[BEGIN]

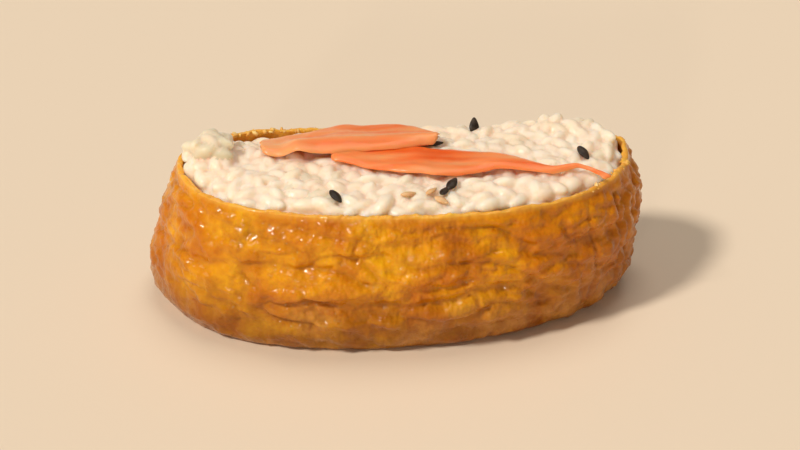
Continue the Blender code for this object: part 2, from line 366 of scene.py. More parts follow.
crusty = add_node(
    tofu_tree, "ShaderNodeTexNoise", None, Vector=tofu_place, Scale=95.0, Detail=5.0, Roughness=0.65
).outputs["Fac"]
rubbed = add_node(tofu_tree, "ShaderNodeMath", {"operation": "MULTIPLY"})
tofu_tree.links.new(remap(tofu_tree, crusty, 0.50, 0.62, 0.0, 0.75), rubbed.inputs[0])
tofu_tree.links.new(low_down, rubbed.inputs[1])
base = blend_colours(tofu_tree, rubbed.outputs[0], base, TOFU_TAN)
base = blend_colours(tofu_tree, remap(tofu_tree, crusty, 0.48, 0.34, 0.0, 0.5), base, TOFU_BROWN)
# Painted shade: the right-hand end is darkened further towards brown.
right_end_shade_brown = remap(tofu_tree, tofu_apart.outputs["X"], 24 * MM, 42 * MM, 0.0, 0.28)
base = blend_colours(tofu_tree, right_end_shade_brown, base, TOFU_BROWN)
# Painted shade in the creases: they are darkened towards brown.
base = blend_colours(tofu_tree, remap(tofu_tree, tofu_crease_shade, 0.1, 1.0, 0.0, 0.7), base, TOFU_BROWN)
base = blend_colours(tofu_tree, remap(tofu_tree, tofu_cut, 0.0, 1.0, 0.0, 0.8), base, TOFU_CUT)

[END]

** WRITTEN PROBLEM **
Copy all of the data. Keep every word exactly as it is.

** FULL ANSWER **
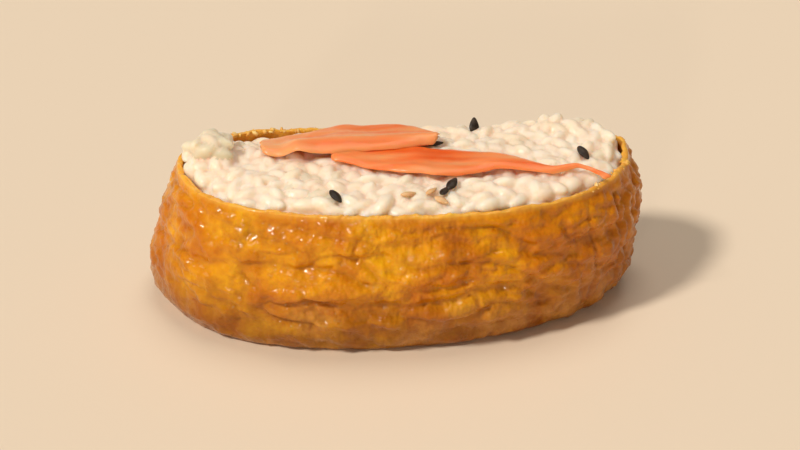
Continue the Blender code for this object: part 2, from line 366 of scene.py. More parts follow.
crusty = add_node(
    tofu_tree, "ShaderNodeTexNoise", None, Vector=tofu_place, Scale=95.0, Detail=5.0, Roughness=0.65
).outputs["Fac"]
rubbed = add_node(tofu_tree, "ShaderNodeMath", {"operation": "MULTIPLY"})
tofu_tree.links.new(remap(tofu_tree, crusty, 0.50, 0.62, 0.0, 0.75), rubbed.inputs[0])
tofu_tree.links.new(low_down, rubbed.inputs[1])
base = blend_colours(tofu_tree, rubbed.outputs[0], base, TOFU_TAN)
base = blend_colours(tofu_tree, remap(tofu_tree, crusty, 0.48, 0.34, 0.0, 0.5), base, TOFU_BROWN)
# Painted shade: the right-hand end is darkened further towards brown.
right_end_shade_brown = remap(tofu_tree, tofu_apart.outputs["X"], 24 * MM, 42 * MM, 0.0, 0.28)
base = blend_colours(tofu_tree, right_end_shade_brown, base, TOFU_BROWN)
# Painted shade in the creases: they are darkened towards brown.
base = blend_colours(tofu_tree, remap(tofu_tree, tofu_crease_shade, 0.1, 1.0, 0.0, 0.7), base, TOFU_BROWN)
base = blend_colours(tofu_tree, remap(tofu_tree, tofu_cut, 0.0, 1.0, 0.0, 0.8), base, TOFU_CUT)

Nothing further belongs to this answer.